Accessibility Links
Tucked in between the Tweed and the gorse-backed Eildon Hills, thirty miles south of Edinburgh, minuscule MELROSE is the most beguiling of towns, its narrow streets trimmed by a harmonious ensemble of styles, from pretty little cottages and tweedy shops to high-standing Georgian and Victorian facades. Most of the year it's a sleepy little place, but as the birthplace in 1883 of the Rugby Sevens (seven-a-side games), it swarms during Sevens Week (second week in April), and again in early September when it hosts the Melrose Music Festival, a popular weekend of traditional music attracting folkies from afar.
To the north of the town square, the pink- and red-tinted stone ruins of Melrose Abbey (April-Sept daily 9.30am-6.30pm; Oct-March Mon-Sat 9.30am-4.30pm, Sun 2-4.30pm; HS; £3.50) soar above their riverside surroundings. Founded in 1136, Melrose was the first Cistercian settlement in Scotland and grew rich selling wool and hides to Flanders, but its prosperity was fragile: the English repeatedly razed Melrose, most viciously under Richard II in 1385 and the Earl of Hertford in 1545. Most of the present remains date from the intervening period, when extensive rebuilding abandoned the original Cistercian austerity for an elaborate Gothic style inspired by the abbeys of northern England, though it seems likely that the abbey was never fully finished before the Reformation. The sculptural detailing at Melrose is of the highest quality, but it's easy to miss if you don't know where to look, so taking advantage of the free audioguide, or buying yourself a guidebook, is a good idea.
The site is dominated by the Abbey Church, which has lost its west front, and whose nave is reduced to the elegant window arches and chapels of the south aisle. Amazingly, however, the stone pulpitum (screen), separating the choir monks from their lay brothers, is preserved. Beyond, the presbytery has its magnificent perpendicular window, lierne vaulting and ceiling bosses intact, with the capitals of the surrounding columns sporting the most intricate of curly kale carving. In the south transept, another fine fifteenth-century window sprouts yet more delicate, foliate tracery and the adjacent cornice is enlivened by angels playing musical instruments, though these figures are badly weathered. This kind of finely carved detail is repeated everywhere you look in Melrose: look for the statue of the Virgin and Child, high on the south side of the westernmost surviving buttress, the Coronation of the Virgin on the east end gable, and the numerous mischievous gargoyles, from peculiar crouching beasts to the pig playing the bagpipes on the roof on the south side of the nave.

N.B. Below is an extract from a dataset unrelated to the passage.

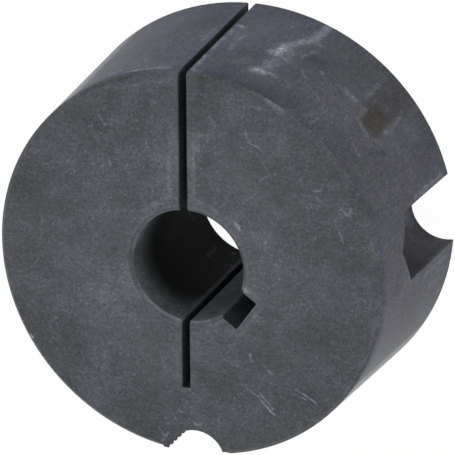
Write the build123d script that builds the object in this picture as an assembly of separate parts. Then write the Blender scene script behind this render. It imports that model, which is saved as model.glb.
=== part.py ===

Legend has it that the heart of Robert the Bruce is buried here (his body having been buried at Dunfermline Abbey), and this theory received an unexpected boost in 1997, when a heart cask was publicly exhumed. However, the burial location was not in accordance with Bruce's own wishes. In 1329, the dying king told his friend, Sir James Douglas, to carry his heart on a Crusade to the Holy Land in fulfilment of an old vow: "Seeing therefore, that my body cannot go to achieve what my heart desires, I will send my heart instead of my body, to accomplish my vow." Douglas tried his best, but was killed fighting the Moors in Spain - and Bruce's heart ended up in Melrose. A new commemorative stone marks its current resting-place in the chapter house, to the north of the sacristy.
The paltry ruins of the old monastic buildings edge the church to the north and lead over the road to the Commendator's House (same hours as the abbey), a lovely red sandstone building now housing a modest collection of ecclesiastical bric-a-brac. Back towards the town, to the south of the abbey, you should pop into the delightful Priorwood Garden (April-Sept Mon-Sat 10am-5.30pm, Sun 1.30-5.30pm; Oct-Dec Mon-Sat 10am-4pm, Sun 1.30-4pm; NTS; free), whose compact walled precincts are given over to an orchard and flowers that are suitable for drying. Melrose's other museum, the Trimontium Exhibition, just off Market Square (April-Oct Mon-Fri 10.30am-4.30pm, Sat & Sun 10.30am-1pm & 2-4.30pm; www.trimontium.freeserve.co.uk; £1.50), is a quirky little centre outlining the three Roman occupations of the region, that merits a browse.